:: RAW DATA ::
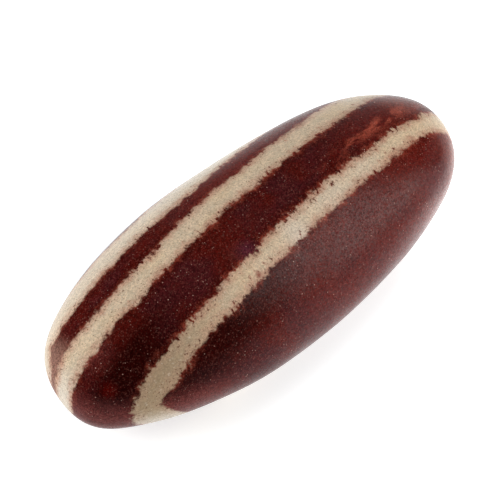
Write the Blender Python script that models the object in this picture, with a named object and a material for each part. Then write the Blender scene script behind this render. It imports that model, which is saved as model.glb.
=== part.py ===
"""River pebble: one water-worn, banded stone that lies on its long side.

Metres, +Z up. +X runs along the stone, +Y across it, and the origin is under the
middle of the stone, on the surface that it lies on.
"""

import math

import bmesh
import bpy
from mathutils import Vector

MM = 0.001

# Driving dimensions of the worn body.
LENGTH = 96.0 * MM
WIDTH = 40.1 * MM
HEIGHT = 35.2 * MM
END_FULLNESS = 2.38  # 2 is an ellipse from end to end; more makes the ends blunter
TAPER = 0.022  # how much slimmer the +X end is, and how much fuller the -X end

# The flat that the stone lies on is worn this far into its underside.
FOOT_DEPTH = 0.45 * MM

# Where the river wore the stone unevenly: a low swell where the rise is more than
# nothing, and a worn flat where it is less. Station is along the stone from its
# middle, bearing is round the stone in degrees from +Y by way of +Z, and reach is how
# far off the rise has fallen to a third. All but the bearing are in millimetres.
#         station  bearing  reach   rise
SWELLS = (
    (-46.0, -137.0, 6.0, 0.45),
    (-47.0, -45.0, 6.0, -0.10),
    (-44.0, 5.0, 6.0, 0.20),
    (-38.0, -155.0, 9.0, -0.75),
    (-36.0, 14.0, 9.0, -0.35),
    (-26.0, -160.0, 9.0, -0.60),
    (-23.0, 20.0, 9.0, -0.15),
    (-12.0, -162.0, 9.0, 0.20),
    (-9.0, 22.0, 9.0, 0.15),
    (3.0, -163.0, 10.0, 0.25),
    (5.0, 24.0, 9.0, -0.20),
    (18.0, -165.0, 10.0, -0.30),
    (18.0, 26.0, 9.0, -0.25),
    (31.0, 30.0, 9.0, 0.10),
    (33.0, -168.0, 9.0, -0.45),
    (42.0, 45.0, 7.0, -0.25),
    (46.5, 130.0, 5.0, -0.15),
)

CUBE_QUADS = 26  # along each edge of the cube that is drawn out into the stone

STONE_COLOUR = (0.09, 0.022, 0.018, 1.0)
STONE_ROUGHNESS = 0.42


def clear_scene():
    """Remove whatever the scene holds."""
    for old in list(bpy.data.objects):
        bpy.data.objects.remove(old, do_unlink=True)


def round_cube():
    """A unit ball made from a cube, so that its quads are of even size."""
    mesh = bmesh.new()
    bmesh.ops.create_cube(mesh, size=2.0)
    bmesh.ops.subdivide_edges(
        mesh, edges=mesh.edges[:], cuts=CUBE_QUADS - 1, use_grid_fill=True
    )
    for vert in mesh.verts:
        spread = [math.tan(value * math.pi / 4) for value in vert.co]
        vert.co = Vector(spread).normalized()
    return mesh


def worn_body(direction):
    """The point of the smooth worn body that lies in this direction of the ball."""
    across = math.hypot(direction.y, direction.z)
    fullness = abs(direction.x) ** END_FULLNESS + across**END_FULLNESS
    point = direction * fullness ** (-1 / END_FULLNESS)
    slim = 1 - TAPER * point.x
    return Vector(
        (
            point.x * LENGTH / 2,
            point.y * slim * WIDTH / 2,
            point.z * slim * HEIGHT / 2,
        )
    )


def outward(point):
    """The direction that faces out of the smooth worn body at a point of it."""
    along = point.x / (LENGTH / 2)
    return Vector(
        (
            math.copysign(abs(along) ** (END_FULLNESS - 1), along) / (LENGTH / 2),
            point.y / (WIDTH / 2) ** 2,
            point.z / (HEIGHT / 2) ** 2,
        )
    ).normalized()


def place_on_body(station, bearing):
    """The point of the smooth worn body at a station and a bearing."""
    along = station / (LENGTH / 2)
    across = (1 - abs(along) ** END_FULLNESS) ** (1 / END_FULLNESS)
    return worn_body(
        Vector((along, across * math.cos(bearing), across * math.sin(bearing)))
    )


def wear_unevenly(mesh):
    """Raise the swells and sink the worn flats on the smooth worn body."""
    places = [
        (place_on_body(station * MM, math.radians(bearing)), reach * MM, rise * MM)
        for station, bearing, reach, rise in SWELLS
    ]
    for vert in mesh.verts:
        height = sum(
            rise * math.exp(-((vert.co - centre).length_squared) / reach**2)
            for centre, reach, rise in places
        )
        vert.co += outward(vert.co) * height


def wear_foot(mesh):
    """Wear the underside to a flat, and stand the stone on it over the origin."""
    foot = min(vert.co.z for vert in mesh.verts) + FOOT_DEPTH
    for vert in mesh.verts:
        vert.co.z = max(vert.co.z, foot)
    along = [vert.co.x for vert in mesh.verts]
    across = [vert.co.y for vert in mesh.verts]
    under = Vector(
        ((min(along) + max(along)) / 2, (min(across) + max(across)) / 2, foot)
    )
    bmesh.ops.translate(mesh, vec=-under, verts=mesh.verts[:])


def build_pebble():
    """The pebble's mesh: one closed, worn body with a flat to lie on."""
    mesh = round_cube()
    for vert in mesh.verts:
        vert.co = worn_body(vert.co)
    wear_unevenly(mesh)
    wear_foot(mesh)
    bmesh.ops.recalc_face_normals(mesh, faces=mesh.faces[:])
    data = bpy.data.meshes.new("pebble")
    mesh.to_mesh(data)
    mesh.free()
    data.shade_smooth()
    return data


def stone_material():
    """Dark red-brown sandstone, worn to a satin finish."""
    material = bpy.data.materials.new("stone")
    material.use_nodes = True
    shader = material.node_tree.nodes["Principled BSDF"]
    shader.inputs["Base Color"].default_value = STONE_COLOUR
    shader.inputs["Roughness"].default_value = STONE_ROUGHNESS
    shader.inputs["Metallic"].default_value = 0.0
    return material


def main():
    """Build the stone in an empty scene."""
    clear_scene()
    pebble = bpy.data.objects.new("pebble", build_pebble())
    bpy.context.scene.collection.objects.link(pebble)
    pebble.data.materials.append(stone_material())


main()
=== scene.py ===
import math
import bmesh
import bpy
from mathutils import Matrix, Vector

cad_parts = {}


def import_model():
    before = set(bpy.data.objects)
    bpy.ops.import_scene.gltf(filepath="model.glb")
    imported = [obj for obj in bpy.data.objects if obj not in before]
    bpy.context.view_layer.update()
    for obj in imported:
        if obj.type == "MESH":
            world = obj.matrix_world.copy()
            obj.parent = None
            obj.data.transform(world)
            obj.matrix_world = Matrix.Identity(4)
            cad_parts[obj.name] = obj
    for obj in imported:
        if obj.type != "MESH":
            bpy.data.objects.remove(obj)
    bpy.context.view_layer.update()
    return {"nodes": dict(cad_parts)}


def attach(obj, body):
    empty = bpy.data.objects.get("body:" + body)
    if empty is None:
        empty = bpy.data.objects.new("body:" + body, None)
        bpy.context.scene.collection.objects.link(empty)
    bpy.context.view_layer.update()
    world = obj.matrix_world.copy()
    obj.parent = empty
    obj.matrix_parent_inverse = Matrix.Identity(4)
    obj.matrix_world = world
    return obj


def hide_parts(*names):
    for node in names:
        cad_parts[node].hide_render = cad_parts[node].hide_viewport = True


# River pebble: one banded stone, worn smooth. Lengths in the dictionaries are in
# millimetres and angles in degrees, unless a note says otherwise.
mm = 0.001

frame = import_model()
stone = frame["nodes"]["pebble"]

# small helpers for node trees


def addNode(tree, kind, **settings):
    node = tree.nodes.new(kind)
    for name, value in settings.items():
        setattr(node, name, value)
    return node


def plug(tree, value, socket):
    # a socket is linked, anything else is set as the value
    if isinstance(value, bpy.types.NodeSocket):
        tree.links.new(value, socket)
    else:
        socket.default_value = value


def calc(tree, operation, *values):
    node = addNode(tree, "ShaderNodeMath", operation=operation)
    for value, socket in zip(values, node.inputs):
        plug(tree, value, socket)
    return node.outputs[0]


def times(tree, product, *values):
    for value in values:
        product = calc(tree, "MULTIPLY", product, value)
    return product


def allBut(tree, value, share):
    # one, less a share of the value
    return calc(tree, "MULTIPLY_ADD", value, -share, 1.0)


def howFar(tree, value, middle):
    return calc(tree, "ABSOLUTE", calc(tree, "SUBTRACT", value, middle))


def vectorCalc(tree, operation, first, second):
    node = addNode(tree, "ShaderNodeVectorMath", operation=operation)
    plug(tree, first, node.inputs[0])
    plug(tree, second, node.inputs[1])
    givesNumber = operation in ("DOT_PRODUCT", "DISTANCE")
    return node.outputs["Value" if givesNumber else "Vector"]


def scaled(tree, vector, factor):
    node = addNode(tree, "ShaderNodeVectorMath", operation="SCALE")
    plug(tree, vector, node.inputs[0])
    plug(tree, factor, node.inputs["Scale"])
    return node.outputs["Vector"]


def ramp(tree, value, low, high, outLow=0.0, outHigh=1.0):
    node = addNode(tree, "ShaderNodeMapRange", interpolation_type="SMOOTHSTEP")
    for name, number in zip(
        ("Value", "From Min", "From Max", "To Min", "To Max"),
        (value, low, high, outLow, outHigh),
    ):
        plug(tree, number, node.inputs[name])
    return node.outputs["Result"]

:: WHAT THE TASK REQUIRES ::
Quote exactly the stretch of lines above that starts at the first one and ends at the line with "FOOT_DEPTH = 0.45 * MM", and nothing beyond it.

:: TASK RESULT ::
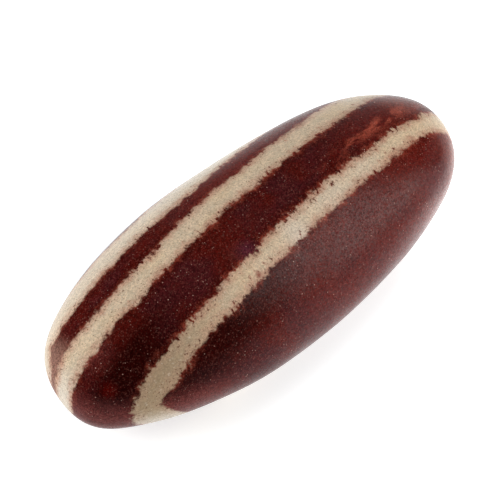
Write the Blender Python script that models the object in this picture, with a named object and a material for each part. Then write the Blender scene script behind this render. It imports that model, which is saved as model.glb.
=== part.py ===
"""River pebble: one water-worn, banded stone that lies on its long side.

Metres, +Z up. +X runs along the stone, +Y across it, and the origin is under the
middle of the stone, on the surface that it lies on.
"""

import math

import bmesh
import bpy
from mathutils import Vector

MM = 0.001

# Driving dimensions of the worn body.
LENGTH = 96.0 * MM
WIDTH = 40.1 * MM
HEIGHT = 35.2 * MM
END_FULLNESS = 2.38  # 2 is an ellipse from end to end; more makes the ends blunter
TAPER = 0.022  # how much slimmer the +X end is, and how much fuller the -X end

# The flat that the stone lies on is worn this far into its underside.
FOOT_DEPTH = 0.45 * MM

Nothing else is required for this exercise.